- _WRITTEN INSTRUCTION_:
Collect all lines from the listing that include the string "this".

- _AVAILABLE RECORDS_:
****************
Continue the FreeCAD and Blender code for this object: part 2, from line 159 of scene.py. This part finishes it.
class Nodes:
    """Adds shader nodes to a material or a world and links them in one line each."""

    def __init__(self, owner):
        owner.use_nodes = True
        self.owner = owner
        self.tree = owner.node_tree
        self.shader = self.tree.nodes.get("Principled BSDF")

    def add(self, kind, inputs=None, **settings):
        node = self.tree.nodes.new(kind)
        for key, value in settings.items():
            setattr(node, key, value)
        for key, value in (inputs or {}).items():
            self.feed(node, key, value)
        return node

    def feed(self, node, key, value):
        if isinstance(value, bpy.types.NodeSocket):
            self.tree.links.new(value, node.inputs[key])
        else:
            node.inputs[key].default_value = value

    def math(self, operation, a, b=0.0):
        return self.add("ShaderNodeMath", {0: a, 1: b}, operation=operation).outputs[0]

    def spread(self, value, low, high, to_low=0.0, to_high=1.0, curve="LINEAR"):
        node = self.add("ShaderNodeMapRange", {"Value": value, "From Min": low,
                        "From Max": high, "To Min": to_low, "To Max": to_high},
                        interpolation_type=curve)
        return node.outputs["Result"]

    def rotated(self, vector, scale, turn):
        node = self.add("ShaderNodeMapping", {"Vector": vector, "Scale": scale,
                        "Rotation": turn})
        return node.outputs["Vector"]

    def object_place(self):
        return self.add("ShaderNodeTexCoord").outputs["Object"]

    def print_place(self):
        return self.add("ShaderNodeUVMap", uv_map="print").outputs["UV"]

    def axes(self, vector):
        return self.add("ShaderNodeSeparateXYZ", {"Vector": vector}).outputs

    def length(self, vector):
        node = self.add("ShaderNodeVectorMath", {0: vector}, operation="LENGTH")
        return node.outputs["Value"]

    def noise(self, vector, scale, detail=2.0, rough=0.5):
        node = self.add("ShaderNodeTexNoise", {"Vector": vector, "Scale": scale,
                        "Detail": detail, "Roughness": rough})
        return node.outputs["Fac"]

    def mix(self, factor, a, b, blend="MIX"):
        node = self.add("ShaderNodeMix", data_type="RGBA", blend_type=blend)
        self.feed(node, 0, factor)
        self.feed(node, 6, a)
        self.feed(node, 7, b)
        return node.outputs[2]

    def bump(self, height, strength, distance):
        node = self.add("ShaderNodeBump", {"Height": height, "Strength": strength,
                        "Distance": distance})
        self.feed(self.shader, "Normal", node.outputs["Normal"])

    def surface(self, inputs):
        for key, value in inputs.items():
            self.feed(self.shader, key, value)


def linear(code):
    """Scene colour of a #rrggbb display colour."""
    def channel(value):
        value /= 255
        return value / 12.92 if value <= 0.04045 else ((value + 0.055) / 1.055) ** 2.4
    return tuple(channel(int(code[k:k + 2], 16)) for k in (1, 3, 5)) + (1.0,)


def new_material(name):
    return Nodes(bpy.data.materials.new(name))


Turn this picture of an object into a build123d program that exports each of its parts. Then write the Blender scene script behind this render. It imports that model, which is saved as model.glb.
****************
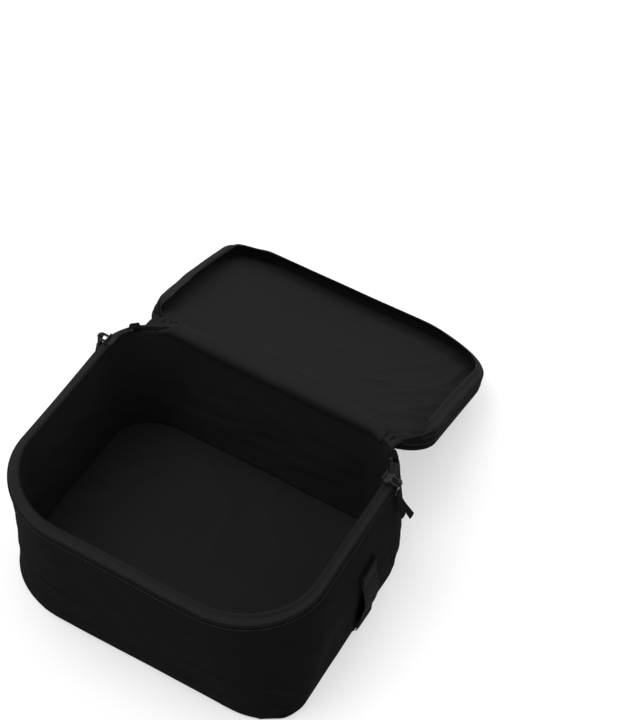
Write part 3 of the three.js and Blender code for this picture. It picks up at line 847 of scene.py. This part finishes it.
****************
- _TASK OUTPUT_:
Continue the FreeCAD and Blender code for this object: part 2, from line 159 of scene.py. This part finishes it.
Turn this picture of an object into a build123d program that exports each of its parts. Then write the Blender scene script behind this render. It imports that model, which is saved as model.glb.
Write part 3 of the three.js and Blender code for this picture. It picks up at line 847 of scene.py. This part finishes it.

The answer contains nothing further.